A. W. Morgan is absolutely right about church teaching on immigration. The same can be said about capital punishment. There is no church prohibition against capital punishment contrary to what left wing Catholics think.

James Fulford writes: I discussed the equivalency of the two questions in Catholic Bishops And Immigration in 2001. I quoted C. S. Lewis, who said that  if you want Christian public policy, you shouldn’t expect to come from Bishops but from Christian politicians, “just as Christian literature comes from Christian novelists and dramatists—not from the bench of bishops getting together and trying to write plays and novels in their spare time.”

My conclusion was that

“Bishops are supposed to tell us that murder is wrong, and justifiable homicide is right, but not to fiddle with gun control, because they don't know good policy from bad policy, the way they know right from wrong.

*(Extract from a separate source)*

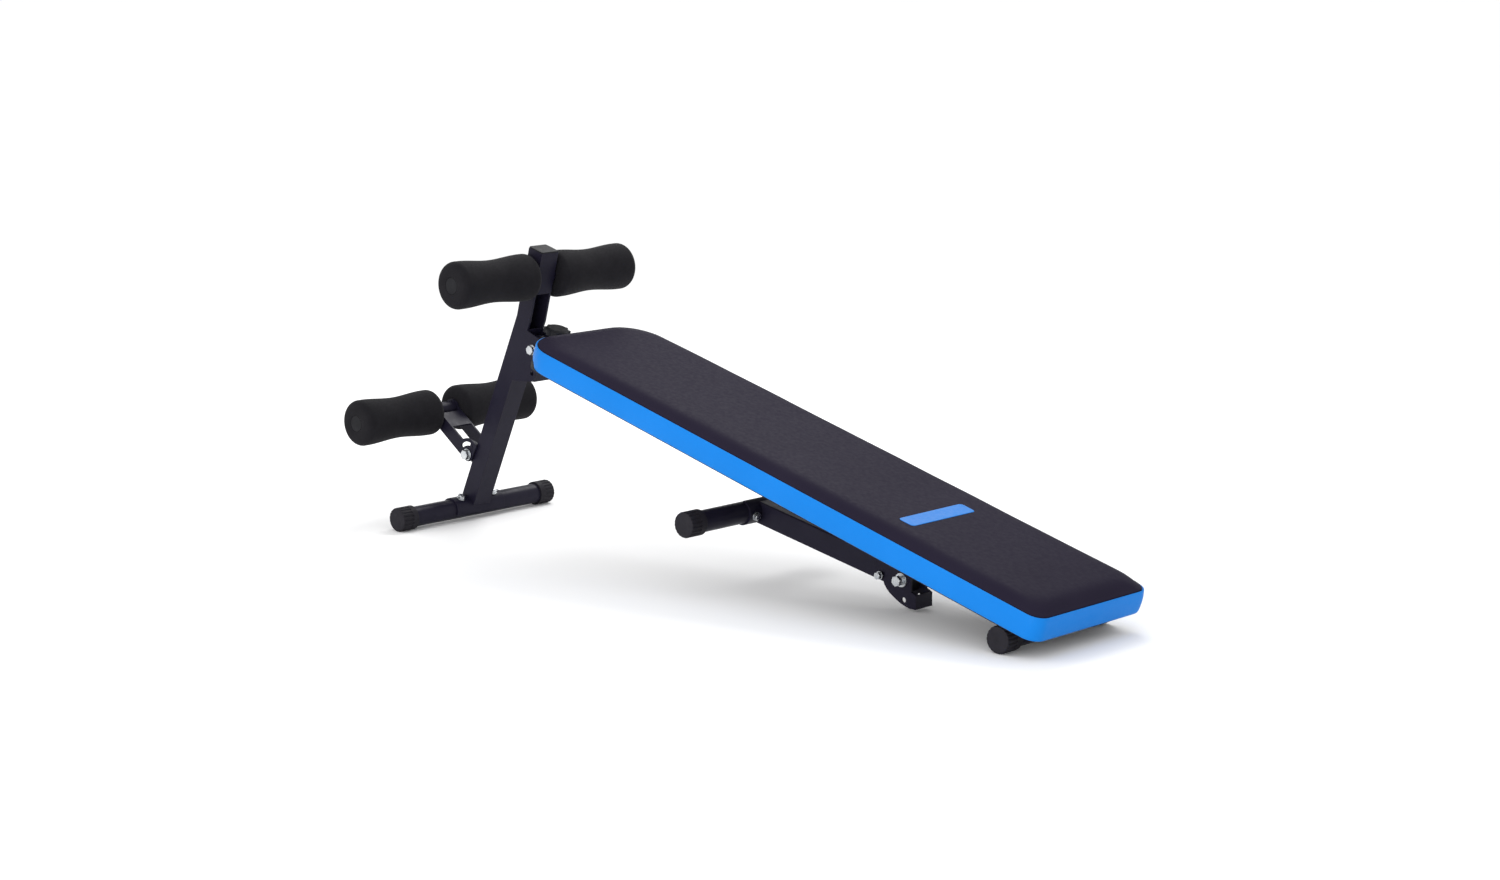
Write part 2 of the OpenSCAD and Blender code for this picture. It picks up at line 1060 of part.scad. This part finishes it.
front_foot_tube();
front_foot_caps();
front_saddle();
front_saddle_bolts();
post_tube();
post_cap();
front_bracket();
lock_tab();
lock_barrel();
lock_knob();
lock_pin();
lock_spring();
fork_ears();
fork_stop_pin();
top_axle();
top_axle_plugs();
foam_upper_left();
foam_upper_right();
foam_lower_left();
foam_lower_right();
roller_fork();
lower_axle();
lower_axle_plugs();
fork_bolt();
fork_nut();
fork_washers();
front_pivot_bolt();
front_pivot_nut();
front_pivot_washers();
front_pivot_sleeve();
main_beam();
beam_plug();
pad_mounts();
pad_board();
pad_cushion();
pad_band();
pad_screws();
rear_bracket();
rear_foot_tube();
rear_foot_caps();
rear_saddle();
rear_saddle_bolts();
rear_pivot_bolt();
rear_pivot_nut();
rear_pivot_washers();
leg_tube();
leg_plug();
leg_sleeve();
leg_spacers();
leg_saddle();
leg_saddle_bolts();
leg_foot_tube();
leg_foot_caps();
leg_stop_bolt();
leg_stop_nut();
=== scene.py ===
"""Decline sit up bench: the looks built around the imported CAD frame, in metres."""

import json
import math

import bpy
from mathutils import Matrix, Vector


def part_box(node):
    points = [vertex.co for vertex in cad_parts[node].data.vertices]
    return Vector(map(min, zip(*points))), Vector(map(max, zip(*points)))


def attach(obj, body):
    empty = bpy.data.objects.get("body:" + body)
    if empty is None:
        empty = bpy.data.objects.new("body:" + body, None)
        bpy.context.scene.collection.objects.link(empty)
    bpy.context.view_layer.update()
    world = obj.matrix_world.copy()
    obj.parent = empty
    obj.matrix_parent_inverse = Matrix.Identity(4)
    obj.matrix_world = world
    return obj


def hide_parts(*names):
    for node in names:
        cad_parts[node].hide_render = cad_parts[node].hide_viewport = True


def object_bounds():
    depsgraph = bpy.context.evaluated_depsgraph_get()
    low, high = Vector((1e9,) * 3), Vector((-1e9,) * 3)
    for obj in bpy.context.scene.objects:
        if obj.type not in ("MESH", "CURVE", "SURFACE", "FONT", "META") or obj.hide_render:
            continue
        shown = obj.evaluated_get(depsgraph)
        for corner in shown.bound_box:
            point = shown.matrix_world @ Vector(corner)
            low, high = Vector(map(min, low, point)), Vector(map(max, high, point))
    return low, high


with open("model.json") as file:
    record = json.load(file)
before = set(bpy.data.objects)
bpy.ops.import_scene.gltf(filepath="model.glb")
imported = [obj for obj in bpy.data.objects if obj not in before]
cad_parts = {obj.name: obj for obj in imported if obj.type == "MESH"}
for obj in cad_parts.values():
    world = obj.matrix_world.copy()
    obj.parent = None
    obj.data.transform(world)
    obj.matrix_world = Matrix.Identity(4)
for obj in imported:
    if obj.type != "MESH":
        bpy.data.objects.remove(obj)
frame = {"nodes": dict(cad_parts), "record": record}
NODES = frame["nodes"]
RECORD = frame["record"]
CAD_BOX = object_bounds()
MM = 0.001


# ---------- camera, light and floor ----------

def make_camera():
    """Looks from the head end's near side, a little above the pad."""
    azimuth, elevation = math.radians(43.02), math.radians(10.33)
    distance = 4.1576
    low, high = CAD_BOX
    target = Vector((0.0459, (low.y + high.y) / 2, 0.2011))
    back = Vector((math.sin(azimuth) * math.cos(elevation),
                   -math.cos(azimuth) * math.cos(elevation),
                   math.sin(elevation)))
    data = bpy.data.cameras.new("camera")
    data.sensor_width = 36.0
    data.lens = 68.46
    data.clip_end = 50.0
    camera = bpy.data.objects.new("camera", data)
    bpy.context.scene.collection.objects.link(camera)
    camera.location = target + back * distance
    camera.rotation_mode = "QUATERNION"
    camera.rotation_quaternion = (-back).to_track_quat("-Z", "Y")
    bpy.context.scene.camera = camera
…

The same applies to capital punishment. Bishops are supposed to be in favor of mercy and prudence; the official doctrine of the church is one of "Capital punishment if necessary, but not necessarily capital punishment." But bishops should not be saying that "advances in modern penal systems enable us to protect society from violent offenders without the need to resort to capital punishment", because "advances in modern penal systems" are not Catholic doctrine, they're a figment some idiot criminologist's imagination.

So by C. S. Lewis' rule, a good, specifically Catholic immigration policy would come from good Catholics like Pat Buchanan who have actually given it some study.”

The point is that the Bishops don't know any more about public policy issues than laymen, and frequently they know less.